Shettima expressed hope that the full outstanding payments will soon be settled, emphasising that the funds are essential for the continued operations of independent marketers.

Despite government claims that over 100,000 motorists have converted to CNG, users complain of poor infrastructure, with demand for CNG far exceeding supply.

Nigeria has only 56 CNG stations, mostly in four states, compared to around 150,000 petrol stations nationwide.

Managing Director of Lanre Shittu Motors, Taiwo Shittu, stressed the need for more CNG infrastructure, especially in Nigeria’s underserved northern regions.

He noted that CNG can dramatically cut transport costs, reducing a N600,000 diesel trip to N72,000, but expansion is constrained by inadequate refuelling stations and conversion kits.

Similarly, Managing Director of Nord Motors, Tobi Ajayi, called for stable regulations, better tariffs, and government-backed credit systems to support CNG vehicle uptake.

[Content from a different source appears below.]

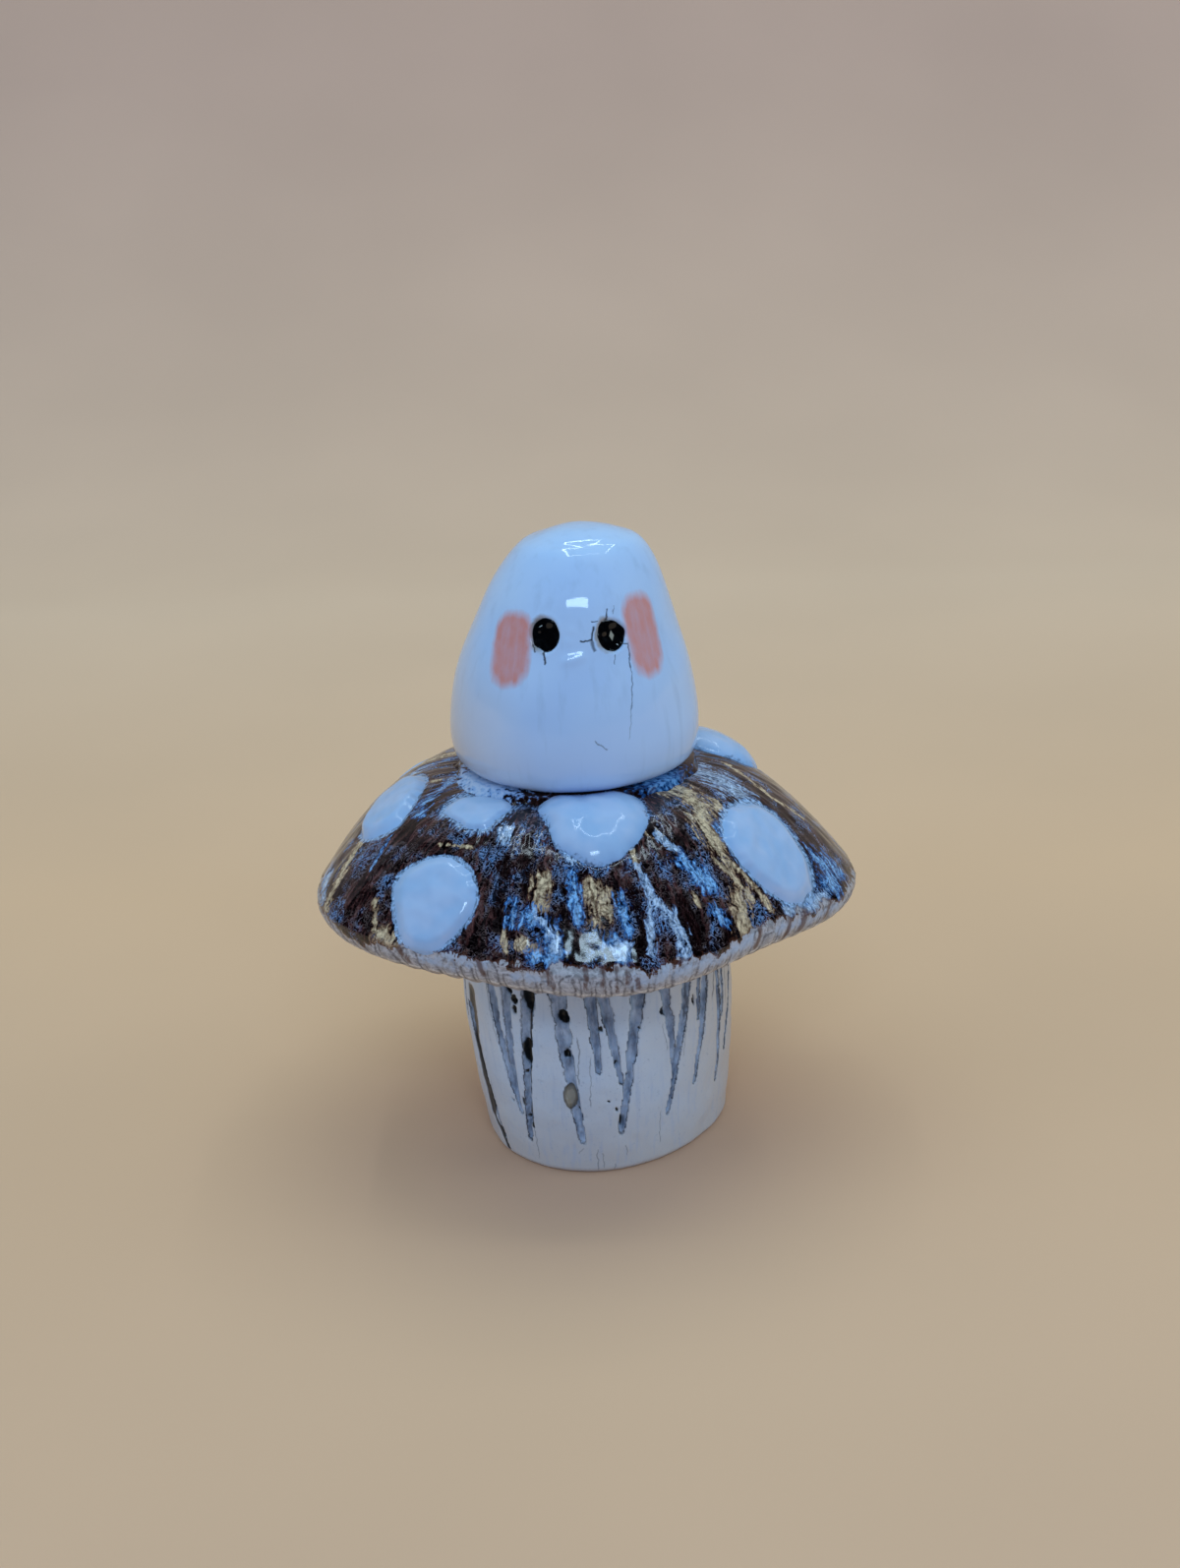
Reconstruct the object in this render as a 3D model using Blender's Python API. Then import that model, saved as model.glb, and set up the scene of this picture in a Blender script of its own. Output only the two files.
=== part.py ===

He warned that despite an executive order requiring Ministries, Departments, and Agencies (MDAs) to buy local CNG vehicles, companies still face difficulties securing sales.

Ajayi urged the government to enforce local assembly policies, invest in CNG infrastructure, and raise public awareness of CNG’s cost and environmental benefits.

On the ground, drivers like Charles Okadigbo lamented frequent CNG shortages, saying they often wake at 4 AM to search multiple stations without success, eventually resorting to petrol.

A commercial driver at Abuja’s Area One Motor Park Ibrahim Officer added that most intra-city vehicles, especially Volkswagen Golfs, lack appropriate kits for CNG conversion, and many drivers are willing but unable to switch due to cost constraints.

While the government’s Presidential CNG Initiative (PCNGI), in partnership with the Nigerian Union of Road Transport Workers (NURTW), promised a 40 per cent transport fare reduction, implementation has faltered due to unreliable CNG supply and the slow pace of vehicle conversions.